The bus trip takes almost all night and at dawn we reach the town of Minbu in the Magway region where my contact Guzu meets me. Guzu has worked for the local authorities, as well as in the oil industry and has a large network of various contacts. Minbu has a population of around thirty thousand and has only one hotel, and according to Myanmar law, any foreigner has to stay in a hotel. Once you have checked into the hotel, the staff provides a copy of the passport to the authorities, so they can keep an eye on your whereabouts. Although Myanmar has gone towards a more open society, it is still a military state with militants dressed in civilian clothes, patrolling the cities and villages, checking the ID documents of the people coming in and out of the area.

The Magway region is called the “oil pot of Myanmar” because the region produces most of the oil and natural gas of Myanmar. There are also a number of coal mines in the region. Much of Myanmar’s mining industry is driven by Chinese influence, the owners of the mines are often Chinese while the land they operate belongs to local businessmen or politicians. Corruption is also a major part of the mining industry. Government officials receive donations and then allow the mines to operate undisturbed. Problems arise when there are fatal accidents with foreign victims. This leads to some media coverage and questions, a garnish of corruption and irregularities comes up to the surface, the mining companies promise improvements and when questions are silenced, business continues as usual.

After a few hours’ drive from Mimbu Township we reach Kyught Pone, a large area where most residents either work in the oil, or in the coal sector. On the way to one of the coal mines in the area, we pass the mine’s depot, where working under the burning sun, men and women shovel the coal onto a truck. Due to all the rain that hit the area, the unpaved road has turned into a mud road and it is no longer possible to reach the mine by car. The only way to access the mine now is by motorcycle or on foot. Guzu has brought along a local politician and that’s how we get access to the mine. It takes about an hour to reach the isolated mining area. The rain has filled the mine with water and the workers are struggling to pump the water out while reinforcing the wooden beams inside the mine. Without even a light breeze in the area, the thermometer shows temperatures above 40 degrees and work is moving slowly forward.

“If you want to go into the mine, you need to swim,” says one of the miners, laughing.

From the mines opening it leans down and after 100 meters it stops because of the water masses. Some of the miners swim with a pump to move it further into the mine. Well aware of the risk of staying in the mine, miners work hard in silence. Some of the wooden beams are already starting to break and the mining engineer, whose nerves are at the breaking point, screams at the workers to work more rapidly. In many ways the mine feels like a grave, already dug up and waiting for its guests. Somebody shouts far from above – a miner is making signs for “food”. None of the miners would like to stay there for a second longer than necessary.
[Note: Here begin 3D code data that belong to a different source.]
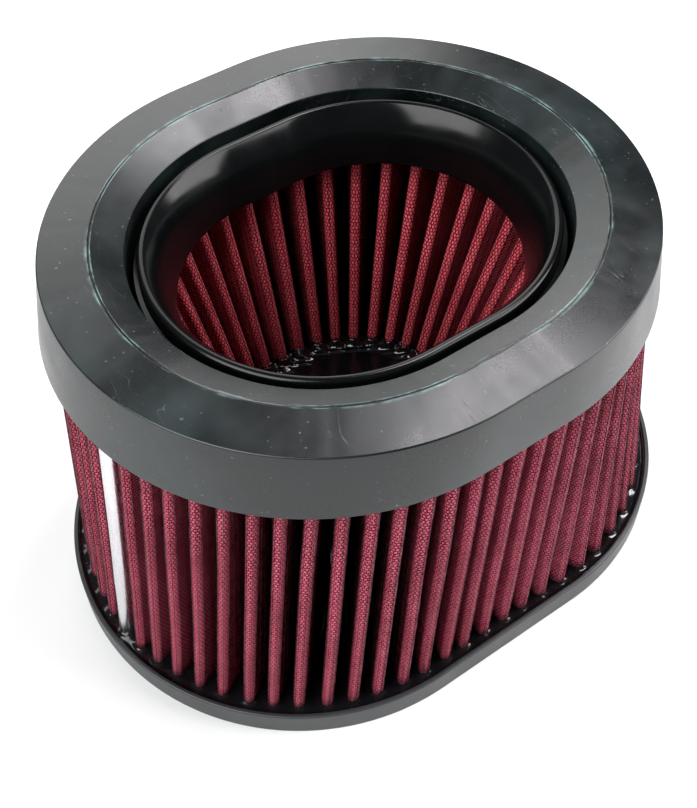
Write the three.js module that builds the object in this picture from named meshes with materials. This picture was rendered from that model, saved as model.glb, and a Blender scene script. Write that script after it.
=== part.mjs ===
// Oval pleated air filter: a soft sealing collar and a moulded throat on top, a pleated
// sandwich of wire screen and cotton gauze below them, and a shallow tray full of potting.
// Millimetres, +Z up. The origin is the middle of the tray's flat underside, X is the long axis.
import * as THREE from "three";

// ---- Driving dimensions -------------------------------------------------------------------

// Half-width of the collar's top edge. The whole filter is sized from it.
const COLLAR_RADIUS = 65;
// The collar's centre sits a little to -X of the tray's centre, so the filter leans that way.
const COLLAR_SHIFT = -4.5;
const COLLAR_HALF_STRAIGHT = 8.3;
const COLLAR_EDGE_Z = 111.2;
const SKIRT_BOTTOM_Z = 93.1;

const TRAY_RADIUS = 66.8;
const TRAY_HALF_STRAIGHT = 22.8;
const TRAY_HEIGHT = 8.3;
const TRAY_WALL = 1.3;
const TRAY_FLOOR = 1.6;
const POTTING_TOP_Z = 7.0;

const THROAT_RADIUS = 35.4;
const THROAT_BOTTOM_Z = 92.5;

const PLEAT_COUNT = 54;
const PLEAT_PHASE = 0.638;
// The folds stand closer together on the -Y side and wider apart on the +Y side. The spacing
// swings by these shares once and twice round the oval, and is widest at this fraction of it.
const SWING_ONCE = 0.354;
const SWING_TWICE = 0.131;
const WIDEST_AT = 0.128;

// Under the collar the pleats sit round from where they stand in the tray, by a small turn and
// a swing, both shares of the way round.
const TOP_TURN = 0.0028;
const TOP_SWING = 0.0119;
const TOP_SWING_AT = -0.053;
// Radius of the middle of the sandwich where it folds over at an outer pleat tip.
const OUTER_FOLD_RADIUS = 1.2;
const SEAM_PLEAT = 25;
// The pleats lean inwards down to a resin floor that stands above the tray.
const INNER_FLOOR_Z = 32.5;

// Space left between pieces that touch in the real filter.
const CLEARANCE = 0.3;

// ---- Ovals ----------------------------------------------------------------------------------

// An oval is two half circles of one radius joined by straights of twice halfStraight.
const oval = (radius, halfStraight, x = 0) => ({ radius, halfStraight, x });

const ARC_STEPS = 22;

// The points of an oval at height z, counter-clockwise seen from above.
function ovalLoop({ radius, halfStraight, x }, z) {
  const loop = [];
  for (const side of [1, -1]) {
    for (let step = 0; step <= ARC_STEPS; step += 1) {
      const angle = Math.PI * (step / ARC_STEPS - 0.5);
      const px = x + side * (halfStraight + radius * Math.cos(angle));
      loop.push(new THREE.Vector3(px, side * radius * Math.sin(angle), z));
    }
  }
  return loop;
}

// The point at a fraction of an oval's length, counter-clockwise from its +X end.
function ovalPoint({ radius, halfStraight, x }, fraction) {
  const quarterArc = (Math.PI * radius) / 2;
  const straight = 2 * halfStraight;
  const length = 4 * quarterArc + 2 * straight;
  const along = (((fraction % 1) + 1) % 1) * length;
  const onArc = (centre, angle) =>
    new THREE.Vector2(
      x + centre + radius * Math.cos(angle),
      radius * Math.sin(angle),
    );
  if (along < quarterArc) return onArc(halfStraight, along / radius);
  if (along < quarterArc + straight) {
    return new THREE.Vector2(x + halfStraight - (along - quarterArc), radius);
  }
  if (along < 3 * quarterArc + straight) {
    return onArc(-halfStraight, (along - straight) / radius);
  }
  if (along < 3 * quarterArc + 2 * straight) {
    const run = along - 3 * quarterArc - straight;
    return new THREE.Vector2(x - halfStraight + run, -radius);
  }
  return onArc(halfStraight, (along - 2 * straight) / radius);
}

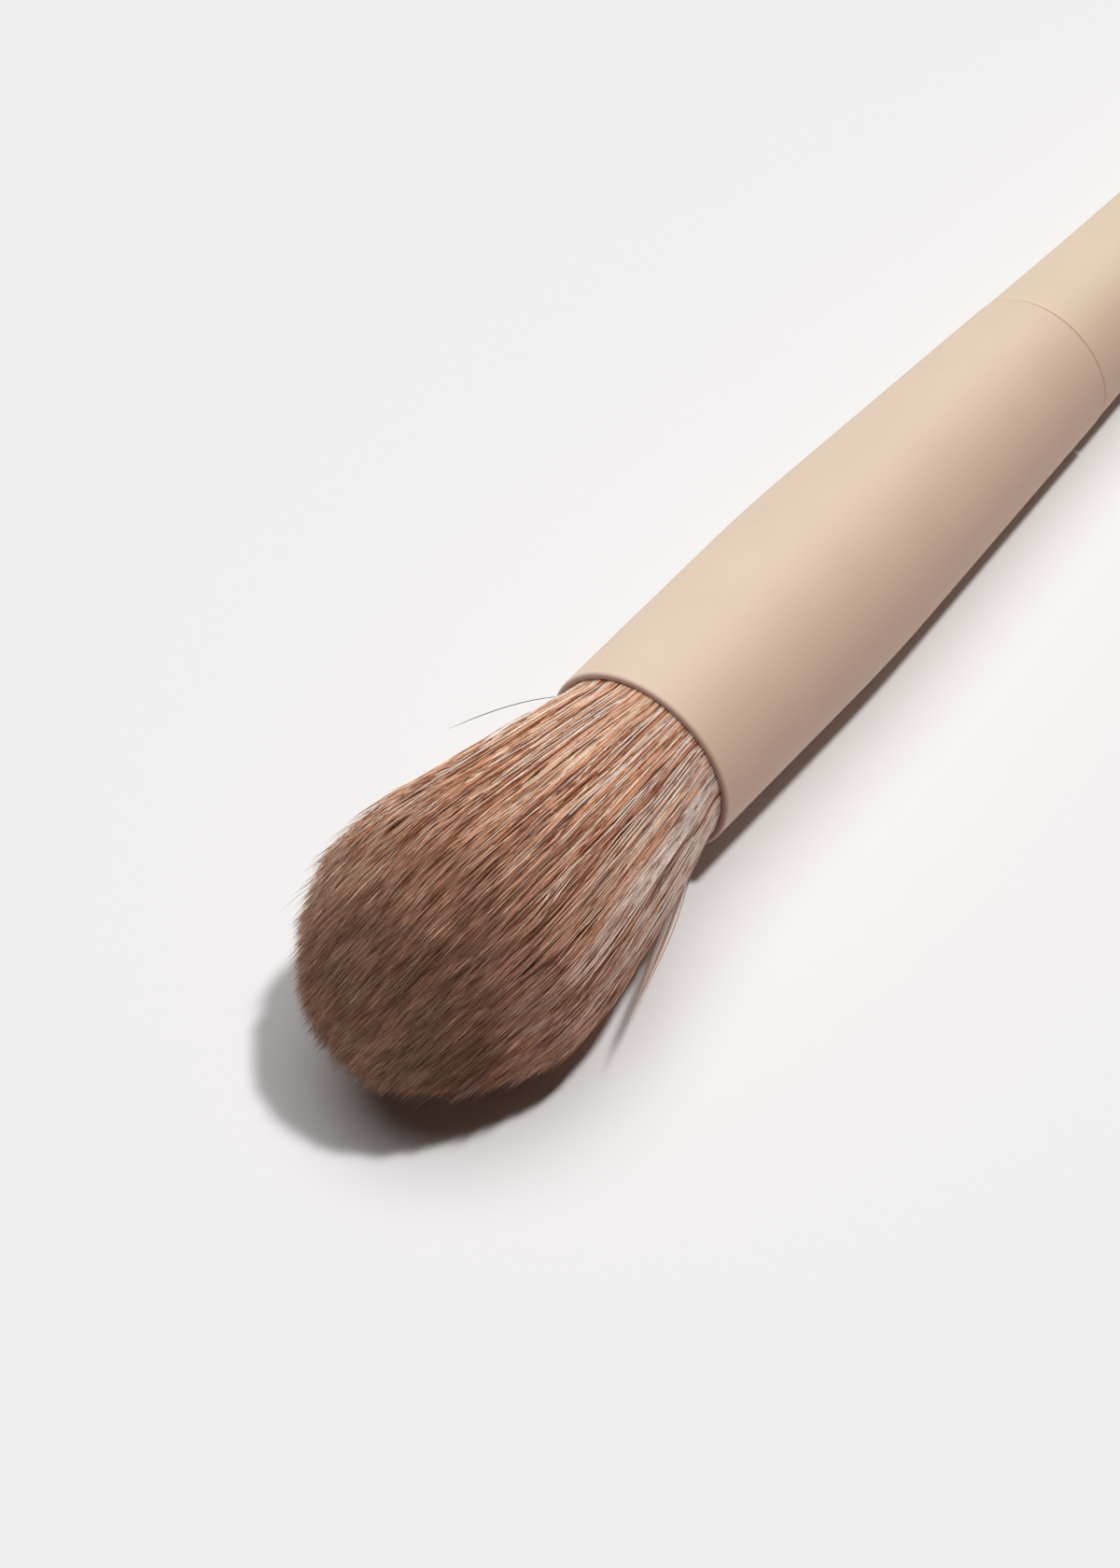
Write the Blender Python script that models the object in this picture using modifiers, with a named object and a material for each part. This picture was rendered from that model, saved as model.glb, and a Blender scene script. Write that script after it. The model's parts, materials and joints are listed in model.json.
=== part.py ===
"""A blush brush with a domed tuft, a long tapered ferrule and a slim handle, lying on a table.

Every piece is built on the brush's own axis: +Z points at the tip of the tuft and z = 0 is the mouth of the
ferrule. A station is a distance behind the mouth, a height is a distance in front of it. An empty then lays
the brush down, so that the tuft and the far end of the handle touch the table at z = 0.
"""

import math
import random

import bmesh
import bpy
from mathutils import Vector

MM = 0.001

# Driving sizes of the ferrule
FERRULE_LENGTH = 57.0 * MM
MOUTH_RADIUS = 8.5 * MM
REAR_RADIUS = 6.75 * MM
FERRULE_WALL = 0.6 * MM
STRAIGHT_LENGTH = 19.5 * MM
SHOULDER_LENGTH = 10.3 * MM
EDGE_ROUNDING = 0.25 * MM

# Driving sizes of the tuft
HAIR_OUT = 37.2 * MM
BELLY_RADIUS = 12.3 * MM
BELLY_HEIGHT = 24.4 * MM
WIDENING_POWER = 1.42
DOME_POWER = 1.67
TIP_DRAW_IN = 0.10
PRESSED_DEPTH = 0.5 * MM
PRESSED_REACH = 0.8 * MM

# Strands of the tuft
STRAND_COUNT = 400
STRAND_SIDES = 3
STRAND_RADIUS = 0.29 * MM
STRAND_TIP_LENGTH = 2.2 * MM
STRAND_TIP_SCATTER = 0.35 * MM
STRAND_TIP_WIDTH = 0.04
CURVED_STRAND_SHARE = 0.7
CURVED_STRAND_PARTS = 3
STRAND_SEED = 7
GOLDEN_ANGLE = math.pi * (3 - math.sqrt(5))

# Driving sizes of the root of the hair and of what holds it
ROOT_SETBACK = 1.5 * MM
ROOT_LENGTH = 11.0 * MM
WAIST_DEPTH = 1.1 * MM
WAIST_FROM_END = 2.0 * MM
THREAD_DIAMETER = 0.7 * MM
THREAD_TURNS = 4
PLUG_LENGTH = 7.0 * MM
PLUG_DISH = 1.2 * MM

# Driving sizes of the handle
HANDLE_LENGTH = 55.7 * MM
SEAM_STEP = 0.1 * MM
HANDLE_SLOPE = 0.058
BUTT_RADIUS = 5.0 * MM
BUTT_ROUNDING_LENGTH = 5.0 * MM
BUTT_FACE_RADIUS = 2.2 * MM
TENON_LENGTH = 24.0 * MM
TENON_GROOVES = 3
TENON_GROOVE_WIDTH = 1.6 * MM
TENON_GROOVE_DEPTH = 0.5 * MM
TENON_CHAMFER = 0.8 * MM
TENON_GLUE_LENGTH = 16.0 * MM
TENON_GLUE_SETBACK = 1.5 * MM

# Clearance between neighbours
FIT_GAP = 0.3 * MM

# Fineness of the shapes
TURN_STEPS = 48
HIDDEN_TURN_STEPS = 36
CORNER_PARTS = 4
SHOULDER_PARTS = 8
TAPER_PARTS = 14
BUTT_PARTS = 8
DISH_PARTS = 4
SEARCH_STEPS = 50
STEEPEST_TILT = math.radians(45)
CONTACT_SAMPLES = 400
MERGE_DISTANCE = 0.05 * MM
SHARP_ANGLE = math.radians(35)

# Finishes
BEIGE_LACQUER = (0.78, 0.61, 0.46)
LACQUER_ROUGHNESS = 0.5
COPPER_HAIR = (0.42, 0.25, 0.18)
HAIR_ROUGHNESS = 0.55
AMBER_GLUE = (0.72, 0.56, 0.30)
GLUE_ROUGHNESS = 0.35
PALE_THREAD = (0.75, 0.70, 0.62)
THREAD_ROUGHNESS = 0.8


# Radii along the brush

def ferrule_radius(station):
    """The outer radius of the ferrule: straight behind the mouth, eased over the shoulder, then a taper."""
    shoulder_end = STRAIGHT_LENGTH + SHOULDER_LENGTH
    slope = (MOUTH_RADIUS - REAR_RADIUS) / (FERRULE_LENGTH - (STRAIGHT_LENGTH + shoulder_end) / 2)
    if station <= STRAIGHT_LENGTH:
        return MOUTH_RADIUS
    if station <= shoulder_end:
        return MOUTH_RADIUS - slope * (station - STRAIGHT_LENGTH) ** 2 / (2 * SHOULDER_LENGTH)
    return REAR_RADIUS + slope * (FERRULE_LENGTH - station)


def bore_radius(station):
    """The inner radius of the ferrule."""
    return ferrule_radius(station) - FERRULE_WALL


ROOT_RADIUS = bore_radius(0) - FIT_GAP
TENON_RADIUS = bore_radius(FERRULE_LENGTH) - FIT_GAP
HANDLE_START = FERRULE_LENGTH + FIT_GAP
HANDLE_END = HANDLE_START + HANDLE_LENGTH
SEAM_RADIUS = REAR_RADIUS - SEAM_STEP
TAPER_LENGTH = HANDLE_LENGTH - BUTT_ROUNDING_LENGTH


def handle_radius(station):
    """The outer radius of the handle: it leaves the seam on the ferrule's taper and eases to its far end."""
    t = (station - HANDLE_START) / TAPER_LENGTH
    if t <= 1:
        fall = 3 * t ** 2 - 2 * t ** 3
        start = t - 2 * t ** 2 + t ** 3
        return SEAM_RADIUS - (SEAM_RADIUS - BUTT_RADIUS) * fall - HANDLE_SLOPE * TAPER_LENGTH * start
    along = (station - HANDLE_START - TAPER_LENGTH) / BUTT_ROUNDING_LENGTH
    return BUTT_FACE_RADIUS + (BUTT_RADIUS - BUTT_FACE_RADIUS) * math.sqrt(max(0.0, 1 - along ** 2))


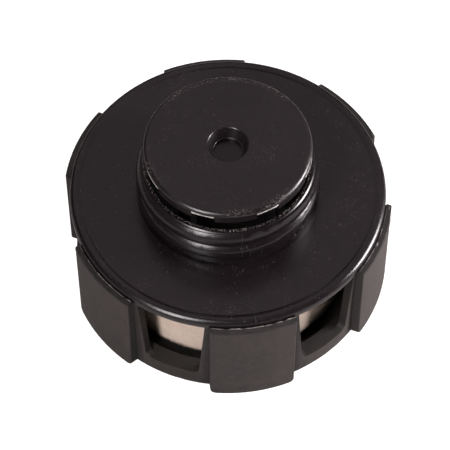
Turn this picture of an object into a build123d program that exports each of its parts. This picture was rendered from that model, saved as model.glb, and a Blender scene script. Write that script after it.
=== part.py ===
"""Filler breather for a hydraulic tank, standing on its closed face with the neck up.

A round cover with six grip lugs and six air windows holds a filter ring. It snaps onto a
base whose flange carries a coarse threaded neck. Inside, a web across the neck carries a
two-way valve, and a baffle plate on legs keeps oil from splashing into the neck.
Millimetres. The origin is the centre of the closed face, and +Z runs along the neck.
"""
from build123d import *
from math import cos, radians, sin
import os

# ---- cover -------------------------------------------------------------------------
cover_radius = 64.5          # outside of the wall
cover_height = 48.2          # closed face to the rim that meets the flange
cover_wall = 3.5
cover_floor = 3.5
cover_edge = 1.2             # rounding of the closed edge
ledge_width = 3.2            # ring round the floor, inside the wall
sill_height = 9.2            # top of that ring and of each window sill
window_count = 6
window_top_width = 29.6      # across the opening at the outside of the wall
window_sill_width = 23.6
window_corner = 3.0
floor_rib_height = 0.6
floor_rib_width = 2.0
floor_rib_margin = 2.8       # from the end of a rib to the outside of the filter
locator_height = 6.0         # ring on the floor that centres the filter
locator_wall = 1.6
locator_clearance = 0.4      # that ring inside the filter's bore

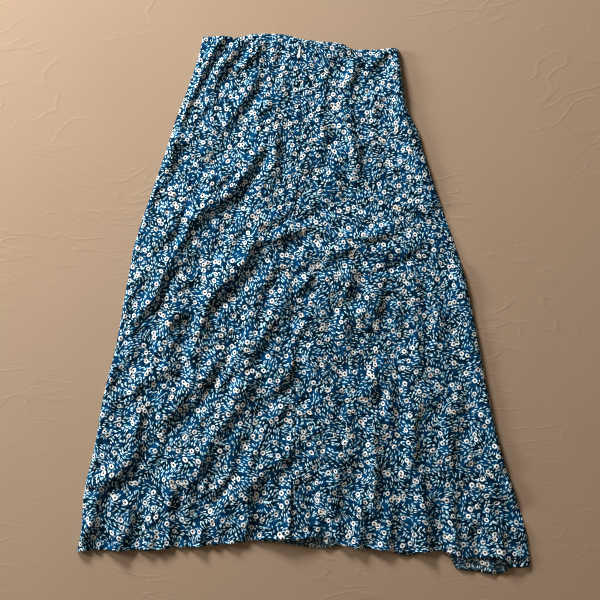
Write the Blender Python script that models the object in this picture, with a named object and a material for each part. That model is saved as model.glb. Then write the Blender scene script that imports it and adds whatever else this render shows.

Outside, under the burning sun, miners jump into a small lake to cool down and wash the mud off before lunch. The dining room is located a few hundred meters up on a small hill. Rice is served accompanied by some kind of a stew. The Chinese owner is sitting alone on a table, the opposite table is occupied by local politicians, sitting and staring at each other. The truth is that they need each other, the owner brings Chinese capital together with competence and the politicians receive donations and let the mine operate under the protection of the authorities. The only thing that disturbs this beautiful symbiosis is a week of extreme rainfall.

The miners are gazing at the mine, none of them seems eager to get back down, given the mine’s current hazardous state. One of the older miners puts on his helmet and rubber boots and the others slowly start to follow him. Back down in the dark, the wooden beams are slowly breaking and the workers are trying to win time against the inevitable collapse in an industrial spirit.

When most industrialized countries turn their back to coal and invest in renewable energy, Myanmar goes the opposite direction. This is the only Asian country where they make such a large-scale venture without any emission standards. However, for the worker down there in the mine, tomorrow’s emissions are not on his personal agenda. Instead, he is focused on doing his day to day tasks, keeping his life and earning enough for the survival of his family back home.